Preparing Legal Documents for NLP Analysis: Improving the Classification of Text Elements by Using Page Features
Author(s) -
Frieda Josi,
Christian Wartena,
Ulrich Heid
Publication year - 2022
Language(s) - English
Resource type - Conference proceedings
DOI - 10.5121/csit.2022.120102
Subject(s) - computer science , classifier (uml) , information retrieval , column (typography) , marginalia , artificial intelligence , page layout , natural language processing , telecommunications , philosophy , theology , frame (networking) , advertising , business
Legal documents often have a complex layout with many different headings, headers and footers, side notes, etc. For the further processing, it is important to extract these individual components correctly from a legally binding document, for example a signed PDF. A common approach to do so is to classify each (text) region of a page using its geometric and textual features.
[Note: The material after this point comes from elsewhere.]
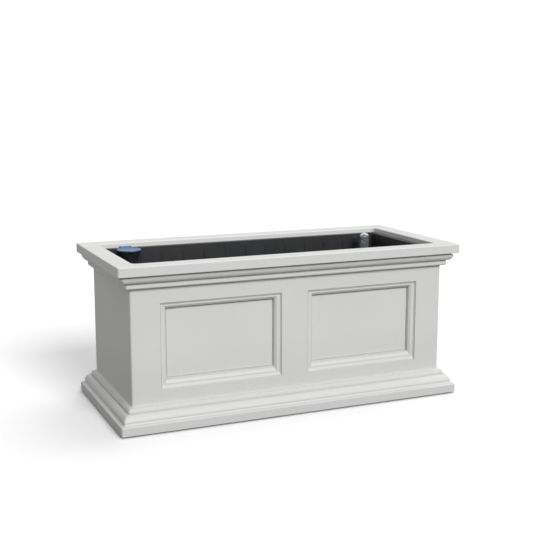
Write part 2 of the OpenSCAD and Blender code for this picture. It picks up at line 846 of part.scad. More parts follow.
module clip_screws() {
    head = tub_rear - plate_t - clip_head_t;
    color("silver") for (x = [-tube_x, tube_x], s = [-1, 1]) {
        rod_y(x + s * clip_screw_x, clip_z, head, head + clip_head_t, 2 * clip_screw_r);
        rod_y(x + s * clip_screw_x, clip_z, head, tub_rear + tub_wall, clip_screw_r);
    }
}

module level_tube() {
    color(dark_grey) translate([tube_x, tube_y, 0]) difference() {
        union() {
            translate([0, 0, gauge_low]) cylinder(h = gauge_top - gauge_low, r = gauge_r);
            translate([0, 0, deck_top]) cylinder(h = flange_t, r = gauge_r + collar_w);
        }
        translate([0, 0, gauge_low + stop_t])
            cylinder(h = gauge_top - gauge_low, r = gauge_bore);
        translate([0, 0, gauge_low - past]) cylinder(h = stop_t + 2 * past, r = gauge_bore - stop_w);
        translate([-gauge_r - past, -vent_w / 2, vent_low])
            cube([2 * (gauge_r + past), vent_w, vent_high - vent_low]);
    }
}

module level_bezel() {
    outer = gauge_r + bezel_w;
    grip = gauge_r + snug;
    color(black) translate([tube_x, tube_y, 0]) rotate_extrude() polygon([
        [grip, gauge_top - bezel_h], [outer, gauge_top - bezel_h],
        [outer, gauge_top + bezel_seat + bezel_h], [grip, gauge_top + bezel_seat + bezel_h],
        [grip, gauge_top + bezel_seat], [gauge_bore, gauge_top + bezel_seat],
        [gauge_bore, gauge_top], [grip, gauge_top]]);
}

module level_window() {
    low = gauge_top + bezel_seat;
    color([0.85, 0.9, 0.92, 0.5]) translate([tube_x, tube_y, 0]) difference() {
        union() {
            translate([0, 0, low]) cylinder(h = dome_z - low, r = gauge_r);
            translate([0, 0, dome_z]) sphere(gauge_r);
        }
        translate([0, 0, low - past]) cylinder(h = dome_z - low + past, r = gauge_bore);
        translate([0, 0, dome_z]) sphere(gauge_bore);
    }
}

module level_float() {
    color([0.92, 0.9, 0.85]) translate([tube_x, tube_y, float_z]) difference() {
        cylinder(h = float_h, r = float_r);
        translate([0, 0, float_h - rod_grip]) cylinder(h = rod_grip + past, r = rod_r + snug);
    }
}

module float_rod() {
    low = float_z + float_h - rod_grip;
    color("silver") translate([tube_x, tube_y, low])
        cylinder(h = marker_z + rod_grip - low, r = rod_r);
}

module level_marker() {
    color([0.78, 0.12, 0.1]) translate([tube_x, tube_y, marker_z]) difference() {
        cylinder(h = marker_h, r = gauge_bore - marker_gap);
        translate([0, 0, -past]) cylinder(h = rod_grip + past, r = rod_r + snug);
    }
}

outer_shell();
foot_front_left();
foot_front_right();
foot_rear_left();
foot_rear_right();
foot_screws();
overflow_fitting();
overflow_gasket();
overflow_nut();
overflow_screen();
drain_bushing();
drain_locknut();
plug_seal();
drain_plug();
inner_tub();
soil_deck();
wick_basket_left();
wick_basket_middle();
wick_basket_right();
fill_tube();
fill_funnel();
fill_tube_clip();
fill_cap();
cap_hinge_pin();
level_tube();
level_tube_clip();
level_bezel();
level_window();
level_float();
float_rod();
level_marker();
clip_screws();
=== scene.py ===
import json
from math import cos, hypot, pi, radians, sin

import bmesh
import bpy
from mathutils import Matrix, Vector


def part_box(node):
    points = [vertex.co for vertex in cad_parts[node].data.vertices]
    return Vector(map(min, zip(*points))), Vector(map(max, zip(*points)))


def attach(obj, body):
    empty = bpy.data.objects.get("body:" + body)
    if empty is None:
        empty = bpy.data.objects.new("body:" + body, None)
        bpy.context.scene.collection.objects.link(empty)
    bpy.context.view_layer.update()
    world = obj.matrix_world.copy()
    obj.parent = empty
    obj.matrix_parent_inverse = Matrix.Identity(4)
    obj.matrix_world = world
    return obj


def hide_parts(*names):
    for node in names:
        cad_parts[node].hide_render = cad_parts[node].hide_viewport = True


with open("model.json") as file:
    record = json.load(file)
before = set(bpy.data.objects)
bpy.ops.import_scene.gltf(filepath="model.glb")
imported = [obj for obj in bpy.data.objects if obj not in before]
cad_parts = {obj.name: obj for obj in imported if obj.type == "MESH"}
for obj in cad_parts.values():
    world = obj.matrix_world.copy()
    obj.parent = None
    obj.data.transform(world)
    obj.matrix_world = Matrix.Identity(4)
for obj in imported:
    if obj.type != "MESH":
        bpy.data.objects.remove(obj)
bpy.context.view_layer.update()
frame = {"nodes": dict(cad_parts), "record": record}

record = frame["record"]
bodyOfNode = {node: body for body, nodes in record["behaviour"]["bodies"].items() for node in nodes}
scene = bpy.context.scene
mmPerMetre = 1000
sharpFrom = 32   # degrees between two faces, from which their edge is drawn sharp
print("frame loaded:", len(frame["nodes"]), "nodes")


# A piece's values, read as shell.wall
class Values(dict):
    __getattr__ = dict.__getitem__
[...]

This approach works well, when the training and test data have a similar structure and when the documents of a collection to be analyzed have a rather uniform layout. We show that the use of global page properties can improve the accuracy of text element classification: we first classify each page into one of three layout types. After that, we can train a classifier for each of the three page types and thereby improve the accuracy on a manually annotated collection of 70 legal documents consisting of 20,938 text elements. When we split by page type, we achieve an improvement from 0.95 to 0.98 for single-column pages with left marginalia and from 0.95 to 0.96 for double-column pages. We developed our own feature-based method for page layout detection, which we benchmark against a standard implementation of a CNN image classifier.